End of file: end of medium?

BCS BCS_member at pathlink.com
Mon Apr 3 16:11:04 PDT 2006


Luís Marques wrote:
> In article <e0s5nm$1rpr$1 at digitaldaemon.com>, pragma says...
> 
>>0x1A (or CTRL-Z or ASCII 26) is a holdover from CP/M, which Windows inherited
>>via DOS:
>>
>>http://blogs.msdn.com/oldnewthing/archive/2004/03/16/90448.aspx
>>
>>The 'copy' command that the article mentions works something like this:
>>
>>c:\> copy con > foobar.txt
>>
>>This will copy every keypress to the text file until you press CTRL-Z.  Its
>>actually pretty handy if you're repairing a system with a paperclip, a battery
>>and some duct-tape.
> 
> 
> That's very interesting.

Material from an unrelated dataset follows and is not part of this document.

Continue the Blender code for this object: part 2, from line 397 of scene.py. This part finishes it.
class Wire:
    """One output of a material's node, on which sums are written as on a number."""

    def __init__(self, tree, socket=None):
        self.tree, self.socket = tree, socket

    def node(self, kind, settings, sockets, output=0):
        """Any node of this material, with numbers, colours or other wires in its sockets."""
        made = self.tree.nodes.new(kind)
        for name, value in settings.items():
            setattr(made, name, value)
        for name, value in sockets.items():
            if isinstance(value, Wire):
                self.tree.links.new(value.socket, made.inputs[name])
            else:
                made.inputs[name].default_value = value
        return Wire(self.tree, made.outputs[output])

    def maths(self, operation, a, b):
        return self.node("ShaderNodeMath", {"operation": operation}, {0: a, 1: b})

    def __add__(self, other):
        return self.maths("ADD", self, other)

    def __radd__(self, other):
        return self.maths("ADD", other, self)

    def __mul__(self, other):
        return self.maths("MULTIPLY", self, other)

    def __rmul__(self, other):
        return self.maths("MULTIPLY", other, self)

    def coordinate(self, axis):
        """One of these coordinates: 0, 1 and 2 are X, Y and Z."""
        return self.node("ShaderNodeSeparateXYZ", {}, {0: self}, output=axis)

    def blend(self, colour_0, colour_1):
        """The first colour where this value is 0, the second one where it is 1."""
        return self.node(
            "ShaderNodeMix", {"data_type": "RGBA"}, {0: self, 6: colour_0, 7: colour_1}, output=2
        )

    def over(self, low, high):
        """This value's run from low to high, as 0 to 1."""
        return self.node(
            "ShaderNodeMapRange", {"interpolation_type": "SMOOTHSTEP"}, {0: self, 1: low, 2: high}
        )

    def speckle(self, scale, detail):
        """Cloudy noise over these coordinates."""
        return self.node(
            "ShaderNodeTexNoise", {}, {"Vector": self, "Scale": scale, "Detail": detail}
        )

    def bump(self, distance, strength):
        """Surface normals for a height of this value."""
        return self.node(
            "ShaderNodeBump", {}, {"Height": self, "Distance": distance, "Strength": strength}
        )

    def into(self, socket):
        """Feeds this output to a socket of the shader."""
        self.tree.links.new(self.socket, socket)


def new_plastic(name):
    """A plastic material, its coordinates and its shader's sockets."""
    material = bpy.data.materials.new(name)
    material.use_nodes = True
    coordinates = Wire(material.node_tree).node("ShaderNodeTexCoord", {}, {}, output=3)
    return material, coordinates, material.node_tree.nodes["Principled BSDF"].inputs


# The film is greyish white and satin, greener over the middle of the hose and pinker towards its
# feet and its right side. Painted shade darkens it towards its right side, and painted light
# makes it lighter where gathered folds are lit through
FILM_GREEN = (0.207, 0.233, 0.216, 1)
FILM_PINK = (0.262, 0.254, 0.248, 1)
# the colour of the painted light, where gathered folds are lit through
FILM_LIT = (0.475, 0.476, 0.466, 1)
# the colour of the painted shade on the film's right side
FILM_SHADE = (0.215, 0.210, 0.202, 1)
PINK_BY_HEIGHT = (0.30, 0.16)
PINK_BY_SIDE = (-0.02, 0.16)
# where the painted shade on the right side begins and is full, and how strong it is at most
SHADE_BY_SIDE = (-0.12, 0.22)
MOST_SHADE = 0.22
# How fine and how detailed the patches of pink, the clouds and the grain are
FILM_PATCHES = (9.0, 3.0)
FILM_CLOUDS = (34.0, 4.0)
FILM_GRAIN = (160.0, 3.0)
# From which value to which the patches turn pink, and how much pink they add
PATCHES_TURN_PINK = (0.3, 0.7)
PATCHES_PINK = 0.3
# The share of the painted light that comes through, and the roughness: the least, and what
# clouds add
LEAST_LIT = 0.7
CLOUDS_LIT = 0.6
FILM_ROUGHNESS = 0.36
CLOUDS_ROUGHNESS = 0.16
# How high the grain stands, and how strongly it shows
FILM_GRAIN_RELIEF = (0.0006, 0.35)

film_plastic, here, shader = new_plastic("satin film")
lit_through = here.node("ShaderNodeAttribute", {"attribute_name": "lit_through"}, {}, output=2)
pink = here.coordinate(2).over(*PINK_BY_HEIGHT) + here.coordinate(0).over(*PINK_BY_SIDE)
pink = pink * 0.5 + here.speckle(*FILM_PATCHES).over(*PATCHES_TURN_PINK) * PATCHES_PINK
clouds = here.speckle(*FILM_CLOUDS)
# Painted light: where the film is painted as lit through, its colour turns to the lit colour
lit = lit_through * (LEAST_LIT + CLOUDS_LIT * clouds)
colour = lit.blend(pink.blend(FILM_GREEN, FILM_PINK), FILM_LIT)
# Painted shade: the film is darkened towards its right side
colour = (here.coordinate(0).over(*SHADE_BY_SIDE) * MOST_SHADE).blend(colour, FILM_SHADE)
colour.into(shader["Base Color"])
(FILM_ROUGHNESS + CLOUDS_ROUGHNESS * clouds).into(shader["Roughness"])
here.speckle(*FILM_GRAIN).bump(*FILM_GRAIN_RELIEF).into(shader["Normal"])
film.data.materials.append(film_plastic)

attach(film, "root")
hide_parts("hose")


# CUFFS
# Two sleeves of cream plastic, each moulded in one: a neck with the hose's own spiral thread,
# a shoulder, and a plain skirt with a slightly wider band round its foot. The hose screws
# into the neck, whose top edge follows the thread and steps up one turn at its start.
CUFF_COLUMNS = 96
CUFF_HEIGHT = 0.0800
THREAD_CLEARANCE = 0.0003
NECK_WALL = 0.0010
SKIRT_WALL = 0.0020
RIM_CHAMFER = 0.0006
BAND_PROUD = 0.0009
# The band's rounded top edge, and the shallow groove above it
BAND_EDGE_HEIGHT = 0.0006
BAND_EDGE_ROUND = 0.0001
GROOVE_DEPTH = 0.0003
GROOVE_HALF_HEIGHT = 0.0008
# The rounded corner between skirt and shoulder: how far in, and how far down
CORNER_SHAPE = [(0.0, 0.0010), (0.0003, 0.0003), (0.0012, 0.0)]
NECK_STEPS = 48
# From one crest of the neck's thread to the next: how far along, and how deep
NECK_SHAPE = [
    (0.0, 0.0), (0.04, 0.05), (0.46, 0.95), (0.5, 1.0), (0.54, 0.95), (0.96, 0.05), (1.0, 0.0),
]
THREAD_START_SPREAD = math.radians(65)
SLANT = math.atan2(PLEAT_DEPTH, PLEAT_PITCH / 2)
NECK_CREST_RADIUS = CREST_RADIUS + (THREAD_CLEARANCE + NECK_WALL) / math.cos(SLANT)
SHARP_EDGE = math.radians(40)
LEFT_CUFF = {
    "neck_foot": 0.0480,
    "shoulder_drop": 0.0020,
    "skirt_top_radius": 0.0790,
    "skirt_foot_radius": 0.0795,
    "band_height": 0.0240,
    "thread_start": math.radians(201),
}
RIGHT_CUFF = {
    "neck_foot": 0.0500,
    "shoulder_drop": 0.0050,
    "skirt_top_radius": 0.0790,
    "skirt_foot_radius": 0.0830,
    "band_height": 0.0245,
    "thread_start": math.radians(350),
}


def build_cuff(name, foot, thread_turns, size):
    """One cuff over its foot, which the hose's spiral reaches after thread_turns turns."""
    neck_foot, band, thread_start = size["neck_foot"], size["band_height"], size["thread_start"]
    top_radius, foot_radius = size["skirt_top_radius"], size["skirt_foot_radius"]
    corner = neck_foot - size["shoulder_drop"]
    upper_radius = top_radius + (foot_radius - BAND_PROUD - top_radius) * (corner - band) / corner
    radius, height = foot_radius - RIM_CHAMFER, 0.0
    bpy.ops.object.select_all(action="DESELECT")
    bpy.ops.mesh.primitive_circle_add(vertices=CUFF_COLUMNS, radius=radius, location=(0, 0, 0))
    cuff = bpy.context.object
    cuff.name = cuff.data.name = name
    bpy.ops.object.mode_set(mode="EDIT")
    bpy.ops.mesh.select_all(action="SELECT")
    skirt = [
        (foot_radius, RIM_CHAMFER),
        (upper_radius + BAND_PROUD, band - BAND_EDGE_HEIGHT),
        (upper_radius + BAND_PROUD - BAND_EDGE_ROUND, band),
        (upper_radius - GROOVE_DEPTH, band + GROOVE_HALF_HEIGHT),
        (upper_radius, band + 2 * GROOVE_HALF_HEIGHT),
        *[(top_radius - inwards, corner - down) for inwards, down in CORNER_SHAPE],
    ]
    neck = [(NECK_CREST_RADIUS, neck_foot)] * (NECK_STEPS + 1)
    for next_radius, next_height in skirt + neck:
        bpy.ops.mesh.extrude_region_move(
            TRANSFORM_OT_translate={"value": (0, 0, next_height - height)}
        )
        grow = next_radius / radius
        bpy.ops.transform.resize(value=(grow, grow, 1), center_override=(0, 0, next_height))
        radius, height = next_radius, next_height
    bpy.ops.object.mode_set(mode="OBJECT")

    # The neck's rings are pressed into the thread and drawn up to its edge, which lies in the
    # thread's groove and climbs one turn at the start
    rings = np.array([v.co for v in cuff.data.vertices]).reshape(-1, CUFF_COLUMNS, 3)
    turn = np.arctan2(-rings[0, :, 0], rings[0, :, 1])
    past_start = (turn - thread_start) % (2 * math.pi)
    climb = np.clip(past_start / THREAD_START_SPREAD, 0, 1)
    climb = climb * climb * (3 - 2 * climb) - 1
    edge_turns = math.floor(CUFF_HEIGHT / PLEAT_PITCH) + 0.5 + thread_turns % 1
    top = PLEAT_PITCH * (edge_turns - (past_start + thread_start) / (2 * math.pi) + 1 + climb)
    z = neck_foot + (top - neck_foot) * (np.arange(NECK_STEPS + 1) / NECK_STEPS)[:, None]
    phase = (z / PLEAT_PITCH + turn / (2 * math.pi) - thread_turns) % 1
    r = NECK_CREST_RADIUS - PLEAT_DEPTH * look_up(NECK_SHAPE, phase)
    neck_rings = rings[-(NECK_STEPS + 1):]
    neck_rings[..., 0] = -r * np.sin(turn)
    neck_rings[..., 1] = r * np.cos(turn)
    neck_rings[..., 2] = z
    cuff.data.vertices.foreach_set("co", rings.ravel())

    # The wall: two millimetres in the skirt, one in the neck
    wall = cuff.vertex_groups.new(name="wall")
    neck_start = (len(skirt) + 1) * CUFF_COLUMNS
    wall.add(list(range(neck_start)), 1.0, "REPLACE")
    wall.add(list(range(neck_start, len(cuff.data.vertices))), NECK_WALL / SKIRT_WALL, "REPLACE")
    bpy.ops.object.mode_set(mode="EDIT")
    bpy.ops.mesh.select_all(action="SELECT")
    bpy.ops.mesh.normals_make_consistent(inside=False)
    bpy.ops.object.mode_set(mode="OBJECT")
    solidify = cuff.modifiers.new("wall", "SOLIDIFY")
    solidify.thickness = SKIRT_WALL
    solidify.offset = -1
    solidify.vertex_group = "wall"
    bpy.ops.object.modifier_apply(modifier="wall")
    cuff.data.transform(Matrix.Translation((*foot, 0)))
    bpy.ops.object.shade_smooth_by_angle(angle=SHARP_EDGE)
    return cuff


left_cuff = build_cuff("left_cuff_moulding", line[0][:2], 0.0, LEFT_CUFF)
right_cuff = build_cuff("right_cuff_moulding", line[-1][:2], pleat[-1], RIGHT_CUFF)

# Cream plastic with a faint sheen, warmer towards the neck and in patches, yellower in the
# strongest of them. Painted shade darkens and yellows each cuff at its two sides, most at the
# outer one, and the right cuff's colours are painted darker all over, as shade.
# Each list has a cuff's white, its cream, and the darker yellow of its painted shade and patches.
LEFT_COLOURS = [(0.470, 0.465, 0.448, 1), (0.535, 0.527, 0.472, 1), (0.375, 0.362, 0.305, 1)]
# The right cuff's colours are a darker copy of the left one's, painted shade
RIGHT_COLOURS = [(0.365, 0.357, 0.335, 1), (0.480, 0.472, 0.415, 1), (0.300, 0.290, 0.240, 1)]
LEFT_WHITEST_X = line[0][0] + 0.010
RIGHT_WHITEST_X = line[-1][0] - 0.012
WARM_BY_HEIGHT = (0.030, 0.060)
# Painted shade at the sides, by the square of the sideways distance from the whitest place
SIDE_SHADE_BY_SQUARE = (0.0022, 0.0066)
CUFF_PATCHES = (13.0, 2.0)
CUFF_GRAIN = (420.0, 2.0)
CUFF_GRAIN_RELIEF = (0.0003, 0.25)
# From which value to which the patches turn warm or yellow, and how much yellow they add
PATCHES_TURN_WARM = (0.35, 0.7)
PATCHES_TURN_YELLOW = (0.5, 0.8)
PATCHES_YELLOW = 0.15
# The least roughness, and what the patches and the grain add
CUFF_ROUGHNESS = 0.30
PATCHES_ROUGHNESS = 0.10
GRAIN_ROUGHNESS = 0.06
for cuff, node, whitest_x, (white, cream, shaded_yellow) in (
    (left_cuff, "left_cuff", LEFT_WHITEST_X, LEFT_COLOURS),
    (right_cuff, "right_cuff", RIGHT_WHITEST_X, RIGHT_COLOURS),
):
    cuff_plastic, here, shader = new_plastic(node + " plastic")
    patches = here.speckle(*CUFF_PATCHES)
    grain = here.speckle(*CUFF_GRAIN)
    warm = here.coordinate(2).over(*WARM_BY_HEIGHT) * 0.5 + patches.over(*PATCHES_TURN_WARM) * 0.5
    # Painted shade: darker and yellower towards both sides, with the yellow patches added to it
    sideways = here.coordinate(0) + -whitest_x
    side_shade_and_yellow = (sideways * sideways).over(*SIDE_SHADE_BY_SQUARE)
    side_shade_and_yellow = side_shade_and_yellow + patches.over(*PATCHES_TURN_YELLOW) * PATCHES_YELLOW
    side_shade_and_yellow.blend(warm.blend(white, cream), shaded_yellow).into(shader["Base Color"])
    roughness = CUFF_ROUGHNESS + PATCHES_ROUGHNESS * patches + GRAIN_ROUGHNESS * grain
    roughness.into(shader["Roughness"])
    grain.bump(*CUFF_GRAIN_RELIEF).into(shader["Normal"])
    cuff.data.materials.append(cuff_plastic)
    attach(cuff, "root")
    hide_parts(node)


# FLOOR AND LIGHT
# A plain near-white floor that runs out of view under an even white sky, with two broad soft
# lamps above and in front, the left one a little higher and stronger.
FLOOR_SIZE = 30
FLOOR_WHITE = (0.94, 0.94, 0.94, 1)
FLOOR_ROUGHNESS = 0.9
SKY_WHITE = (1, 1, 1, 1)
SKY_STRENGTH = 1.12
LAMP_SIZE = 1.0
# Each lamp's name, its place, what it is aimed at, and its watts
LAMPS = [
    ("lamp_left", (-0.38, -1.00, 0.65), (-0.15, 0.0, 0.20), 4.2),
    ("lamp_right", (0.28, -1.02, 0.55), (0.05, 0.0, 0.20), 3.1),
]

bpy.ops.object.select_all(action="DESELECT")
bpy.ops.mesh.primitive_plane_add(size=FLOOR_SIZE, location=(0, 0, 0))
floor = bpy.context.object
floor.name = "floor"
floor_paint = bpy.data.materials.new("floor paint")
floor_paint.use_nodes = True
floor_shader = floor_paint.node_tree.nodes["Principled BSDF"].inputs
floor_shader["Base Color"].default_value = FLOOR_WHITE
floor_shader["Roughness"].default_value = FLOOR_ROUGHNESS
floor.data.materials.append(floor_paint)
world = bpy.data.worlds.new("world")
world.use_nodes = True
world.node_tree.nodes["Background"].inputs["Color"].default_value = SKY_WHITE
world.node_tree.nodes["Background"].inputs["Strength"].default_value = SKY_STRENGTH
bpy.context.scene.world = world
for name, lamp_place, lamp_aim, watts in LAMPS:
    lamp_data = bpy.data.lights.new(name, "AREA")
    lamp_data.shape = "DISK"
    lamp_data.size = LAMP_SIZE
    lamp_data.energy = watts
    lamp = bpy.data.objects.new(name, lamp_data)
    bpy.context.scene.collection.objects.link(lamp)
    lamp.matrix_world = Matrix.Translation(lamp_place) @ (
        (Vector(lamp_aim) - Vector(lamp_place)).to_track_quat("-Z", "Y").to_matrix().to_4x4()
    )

I use CTRL-Z in several console programs but I didn't
> know programs read that 
> as \u001A nor from where that convention came.
> 
> I still don't really grok the relationship between CTRL-[X] codes and
> ASCII/Unicode, on unix and 
> windows, but I guess that's another story.
> 
> Which also makes me wonder, if it wasn't a type afterall, what's the purpose of
> characters like \u0019. 
> The sites listing Unicode characters don't generally have much semantic
> information on them.
> 
> Luís


IIRC CTRL-[x] ends up, in ASCII, masking out a single bit from [x], I think it 
is the 64s place but I may be wrong.